= EXERCISE =
Start at the line that has "for (i = [1:liner_ribs])" and stop at the line that has "if empty is". Print those lines and all lines between them exactly, and nothing more.

= STORED DATA =
** Start **

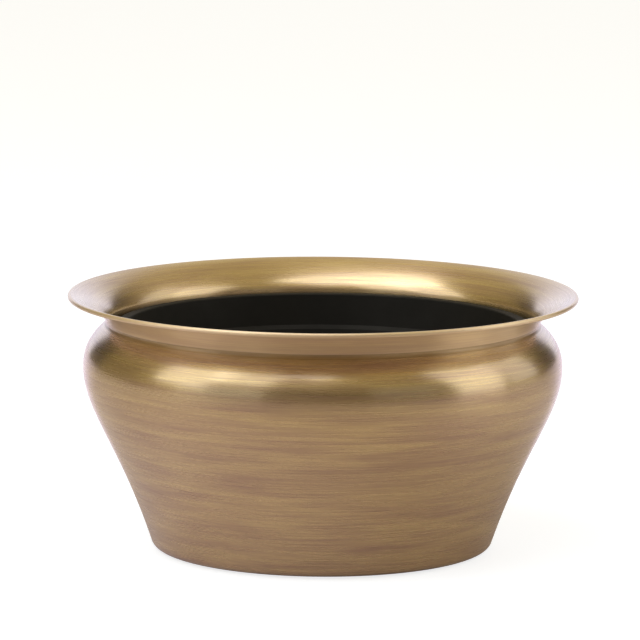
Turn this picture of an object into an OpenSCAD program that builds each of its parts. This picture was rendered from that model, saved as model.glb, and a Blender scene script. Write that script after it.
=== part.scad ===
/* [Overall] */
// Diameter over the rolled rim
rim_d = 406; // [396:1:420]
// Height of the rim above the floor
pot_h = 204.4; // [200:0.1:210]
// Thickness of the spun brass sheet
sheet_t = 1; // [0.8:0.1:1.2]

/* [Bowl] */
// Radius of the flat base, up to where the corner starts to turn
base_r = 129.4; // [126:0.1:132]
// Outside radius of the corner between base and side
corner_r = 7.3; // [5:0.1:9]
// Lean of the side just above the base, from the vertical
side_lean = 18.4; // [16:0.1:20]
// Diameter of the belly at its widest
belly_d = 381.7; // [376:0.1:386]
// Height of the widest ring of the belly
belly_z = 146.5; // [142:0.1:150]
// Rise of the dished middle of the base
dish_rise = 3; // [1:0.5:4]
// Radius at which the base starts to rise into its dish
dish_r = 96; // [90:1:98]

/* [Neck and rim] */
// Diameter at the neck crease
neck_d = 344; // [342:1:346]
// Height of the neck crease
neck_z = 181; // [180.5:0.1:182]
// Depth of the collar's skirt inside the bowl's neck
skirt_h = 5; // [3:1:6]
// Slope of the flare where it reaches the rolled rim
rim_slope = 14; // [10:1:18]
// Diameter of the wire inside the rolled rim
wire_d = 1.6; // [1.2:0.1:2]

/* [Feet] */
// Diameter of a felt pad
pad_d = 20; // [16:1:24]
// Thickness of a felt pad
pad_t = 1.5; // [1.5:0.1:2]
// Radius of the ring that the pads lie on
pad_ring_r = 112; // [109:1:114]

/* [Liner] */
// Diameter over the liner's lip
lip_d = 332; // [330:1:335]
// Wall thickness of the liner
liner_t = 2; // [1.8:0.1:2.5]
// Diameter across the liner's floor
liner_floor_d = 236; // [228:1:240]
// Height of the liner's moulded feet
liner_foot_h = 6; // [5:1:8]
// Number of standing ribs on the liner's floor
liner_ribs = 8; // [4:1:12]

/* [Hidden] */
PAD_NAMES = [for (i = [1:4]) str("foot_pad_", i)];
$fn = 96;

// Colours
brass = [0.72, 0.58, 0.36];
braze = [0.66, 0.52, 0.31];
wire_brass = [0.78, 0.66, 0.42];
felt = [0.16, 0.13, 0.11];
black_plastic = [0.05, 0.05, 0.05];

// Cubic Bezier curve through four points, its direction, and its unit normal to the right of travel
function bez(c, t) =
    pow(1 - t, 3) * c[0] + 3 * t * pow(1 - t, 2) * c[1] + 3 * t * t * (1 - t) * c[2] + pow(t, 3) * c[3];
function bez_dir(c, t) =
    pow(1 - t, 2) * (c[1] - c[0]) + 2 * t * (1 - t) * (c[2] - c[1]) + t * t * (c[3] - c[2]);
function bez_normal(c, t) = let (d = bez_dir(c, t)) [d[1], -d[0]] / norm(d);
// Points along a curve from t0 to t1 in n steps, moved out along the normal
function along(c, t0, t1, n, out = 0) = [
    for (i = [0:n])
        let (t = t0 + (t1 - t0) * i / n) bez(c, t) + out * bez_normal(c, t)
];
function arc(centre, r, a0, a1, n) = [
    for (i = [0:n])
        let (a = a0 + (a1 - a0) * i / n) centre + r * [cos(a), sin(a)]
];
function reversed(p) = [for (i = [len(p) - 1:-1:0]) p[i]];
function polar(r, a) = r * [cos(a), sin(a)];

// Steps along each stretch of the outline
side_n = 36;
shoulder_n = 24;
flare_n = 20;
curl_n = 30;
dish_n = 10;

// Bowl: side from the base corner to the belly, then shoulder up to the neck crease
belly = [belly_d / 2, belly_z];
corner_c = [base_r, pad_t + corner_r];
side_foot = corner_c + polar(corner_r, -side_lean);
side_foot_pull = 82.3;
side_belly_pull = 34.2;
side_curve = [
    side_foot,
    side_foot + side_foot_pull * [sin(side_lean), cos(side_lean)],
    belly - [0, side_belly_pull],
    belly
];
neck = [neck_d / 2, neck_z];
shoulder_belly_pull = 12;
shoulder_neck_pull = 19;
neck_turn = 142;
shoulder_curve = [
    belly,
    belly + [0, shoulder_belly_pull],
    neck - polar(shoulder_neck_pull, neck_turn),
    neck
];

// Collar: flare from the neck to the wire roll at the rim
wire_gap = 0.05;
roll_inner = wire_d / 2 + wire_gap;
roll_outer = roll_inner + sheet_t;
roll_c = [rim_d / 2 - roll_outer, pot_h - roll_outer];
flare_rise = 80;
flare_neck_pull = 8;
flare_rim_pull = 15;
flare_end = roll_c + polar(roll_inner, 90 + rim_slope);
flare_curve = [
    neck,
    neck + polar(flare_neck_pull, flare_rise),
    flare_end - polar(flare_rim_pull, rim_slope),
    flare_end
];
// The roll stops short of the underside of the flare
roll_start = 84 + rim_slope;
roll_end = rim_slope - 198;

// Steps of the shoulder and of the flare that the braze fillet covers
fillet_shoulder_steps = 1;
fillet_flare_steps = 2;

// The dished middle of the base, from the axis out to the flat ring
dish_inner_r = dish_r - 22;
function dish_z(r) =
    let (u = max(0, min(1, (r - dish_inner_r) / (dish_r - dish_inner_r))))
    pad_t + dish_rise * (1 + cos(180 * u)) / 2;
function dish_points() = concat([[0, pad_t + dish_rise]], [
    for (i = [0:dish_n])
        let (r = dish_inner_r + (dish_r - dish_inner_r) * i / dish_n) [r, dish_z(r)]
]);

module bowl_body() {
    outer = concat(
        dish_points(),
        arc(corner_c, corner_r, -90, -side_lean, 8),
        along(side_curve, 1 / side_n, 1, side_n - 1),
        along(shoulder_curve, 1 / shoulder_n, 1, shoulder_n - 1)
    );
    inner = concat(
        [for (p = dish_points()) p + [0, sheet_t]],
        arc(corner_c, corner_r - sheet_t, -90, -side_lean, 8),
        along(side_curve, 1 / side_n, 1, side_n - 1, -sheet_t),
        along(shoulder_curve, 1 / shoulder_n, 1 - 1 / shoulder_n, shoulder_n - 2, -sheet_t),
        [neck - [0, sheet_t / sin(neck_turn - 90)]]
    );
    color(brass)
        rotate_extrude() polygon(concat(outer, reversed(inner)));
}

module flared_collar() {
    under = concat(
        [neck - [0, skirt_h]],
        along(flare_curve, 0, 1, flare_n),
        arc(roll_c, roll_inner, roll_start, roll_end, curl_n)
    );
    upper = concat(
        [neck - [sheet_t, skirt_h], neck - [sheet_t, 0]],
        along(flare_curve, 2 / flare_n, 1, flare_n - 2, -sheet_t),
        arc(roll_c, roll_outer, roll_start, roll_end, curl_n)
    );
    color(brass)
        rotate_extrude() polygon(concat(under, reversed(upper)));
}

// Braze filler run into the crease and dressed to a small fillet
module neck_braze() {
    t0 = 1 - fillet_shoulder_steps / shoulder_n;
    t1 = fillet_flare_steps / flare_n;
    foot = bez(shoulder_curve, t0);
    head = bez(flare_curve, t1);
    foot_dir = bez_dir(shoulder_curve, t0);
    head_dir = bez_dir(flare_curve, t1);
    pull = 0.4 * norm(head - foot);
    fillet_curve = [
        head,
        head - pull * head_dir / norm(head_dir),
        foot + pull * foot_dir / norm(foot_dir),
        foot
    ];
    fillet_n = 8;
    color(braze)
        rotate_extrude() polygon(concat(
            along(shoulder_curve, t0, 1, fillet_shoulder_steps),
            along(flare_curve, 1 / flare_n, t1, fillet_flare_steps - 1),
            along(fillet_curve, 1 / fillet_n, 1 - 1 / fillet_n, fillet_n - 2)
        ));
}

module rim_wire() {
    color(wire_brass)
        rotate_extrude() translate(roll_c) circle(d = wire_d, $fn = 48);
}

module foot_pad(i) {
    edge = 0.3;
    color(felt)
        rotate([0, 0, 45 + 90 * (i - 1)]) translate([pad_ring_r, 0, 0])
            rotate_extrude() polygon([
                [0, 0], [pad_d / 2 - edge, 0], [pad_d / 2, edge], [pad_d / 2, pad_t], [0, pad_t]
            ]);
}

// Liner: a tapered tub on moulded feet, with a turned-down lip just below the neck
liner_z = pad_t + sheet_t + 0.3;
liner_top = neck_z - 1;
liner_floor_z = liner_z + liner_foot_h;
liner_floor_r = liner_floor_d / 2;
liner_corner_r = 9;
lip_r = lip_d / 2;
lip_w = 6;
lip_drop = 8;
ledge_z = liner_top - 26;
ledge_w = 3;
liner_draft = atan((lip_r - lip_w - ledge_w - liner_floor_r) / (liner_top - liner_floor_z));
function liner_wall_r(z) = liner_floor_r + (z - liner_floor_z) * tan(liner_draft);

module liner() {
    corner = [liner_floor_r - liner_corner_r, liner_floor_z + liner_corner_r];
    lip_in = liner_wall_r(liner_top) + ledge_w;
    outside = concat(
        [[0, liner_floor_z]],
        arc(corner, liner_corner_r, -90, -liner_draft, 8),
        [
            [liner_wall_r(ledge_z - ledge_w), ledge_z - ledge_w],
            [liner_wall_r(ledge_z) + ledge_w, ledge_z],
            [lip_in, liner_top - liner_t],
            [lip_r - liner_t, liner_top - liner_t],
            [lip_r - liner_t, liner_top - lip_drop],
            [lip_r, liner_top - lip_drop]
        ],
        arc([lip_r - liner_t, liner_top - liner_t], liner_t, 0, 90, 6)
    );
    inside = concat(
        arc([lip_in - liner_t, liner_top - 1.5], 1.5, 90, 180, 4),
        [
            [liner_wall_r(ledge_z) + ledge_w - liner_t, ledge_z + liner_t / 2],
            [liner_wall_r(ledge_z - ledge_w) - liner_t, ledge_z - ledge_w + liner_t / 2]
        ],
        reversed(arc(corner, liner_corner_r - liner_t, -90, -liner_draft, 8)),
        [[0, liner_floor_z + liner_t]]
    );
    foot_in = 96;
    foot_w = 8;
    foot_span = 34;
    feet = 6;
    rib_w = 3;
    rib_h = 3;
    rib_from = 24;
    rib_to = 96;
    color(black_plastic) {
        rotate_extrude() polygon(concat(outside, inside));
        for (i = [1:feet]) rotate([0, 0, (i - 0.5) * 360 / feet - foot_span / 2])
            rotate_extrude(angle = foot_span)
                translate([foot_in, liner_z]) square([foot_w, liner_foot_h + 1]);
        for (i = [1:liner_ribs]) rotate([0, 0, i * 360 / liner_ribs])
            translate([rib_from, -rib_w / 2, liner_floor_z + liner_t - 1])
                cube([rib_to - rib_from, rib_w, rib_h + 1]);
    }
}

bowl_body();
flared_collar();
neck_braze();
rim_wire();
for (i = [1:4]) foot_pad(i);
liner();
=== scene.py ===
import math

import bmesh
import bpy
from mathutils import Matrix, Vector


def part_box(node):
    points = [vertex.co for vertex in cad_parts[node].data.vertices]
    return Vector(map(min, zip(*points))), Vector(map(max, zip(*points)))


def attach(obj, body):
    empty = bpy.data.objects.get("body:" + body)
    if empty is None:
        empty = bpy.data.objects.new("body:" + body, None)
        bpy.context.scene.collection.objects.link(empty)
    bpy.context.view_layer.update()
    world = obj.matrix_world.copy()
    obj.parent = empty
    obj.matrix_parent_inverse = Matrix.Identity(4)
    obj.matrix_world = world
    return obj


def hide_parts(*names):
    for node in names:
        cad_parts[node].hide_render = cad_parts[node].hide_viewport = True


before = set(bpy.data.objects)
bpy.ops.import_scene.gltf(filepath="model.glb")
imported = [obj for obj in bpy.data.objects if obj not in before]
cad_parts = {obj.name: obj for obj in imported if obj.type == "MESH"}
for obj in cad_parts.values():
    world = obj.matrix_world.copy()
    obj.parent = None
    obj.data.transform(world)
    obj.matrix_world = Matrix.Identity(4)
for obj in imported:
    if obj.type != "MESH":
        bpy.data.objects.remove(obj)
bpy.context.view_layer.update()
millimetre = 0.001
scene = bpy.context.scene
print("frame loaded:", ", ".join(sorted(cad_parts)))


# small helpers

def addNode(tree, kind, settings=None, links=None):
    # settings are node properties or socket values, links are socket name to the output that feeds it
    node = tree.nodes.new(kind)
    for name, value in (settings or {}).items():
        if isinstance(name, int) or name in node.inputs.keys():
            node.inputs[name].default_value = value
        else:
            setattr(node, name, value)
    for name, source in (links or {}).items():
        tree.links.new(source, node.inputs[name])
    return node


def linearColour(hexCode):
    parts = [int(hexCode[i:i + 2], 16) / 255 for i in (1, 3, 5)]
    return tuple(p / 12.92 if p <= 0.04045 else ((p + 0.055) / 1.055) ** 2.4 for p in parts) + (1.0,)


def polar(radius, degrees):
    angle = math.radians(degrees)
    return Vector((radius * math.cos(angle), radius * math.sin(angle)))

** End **

= RESULT OF THE EXERCISE =
        for (i = [1:liner_ribs]) rotate([0, 0, i * 360 / liner_ribs])
            translate([rib_from, -rib_w / 2, liner_floor_z + liner_t - 1])
                cube([rib_to - rib_from, rib_w, rib_h + 1]);
    }
}

bowl_body();
flared_collar();
neck_braze();
rim_wire();
for (i = [1:4]) foot_pad(i);
liner();
=== scene.py ===
import math

import bmesh
import bpy
from mathutils import Matrix, Vector


def part_box(node):
    points = [vertex.co for vertex in cad_parts[node].data.vertices]
    return Vector(map(min, zip(*points))), Vector(map(max, zip(*points)))


def attach(obj, body):
    empty = bpy.data.objects.get("body:" + body)
    if empty is None:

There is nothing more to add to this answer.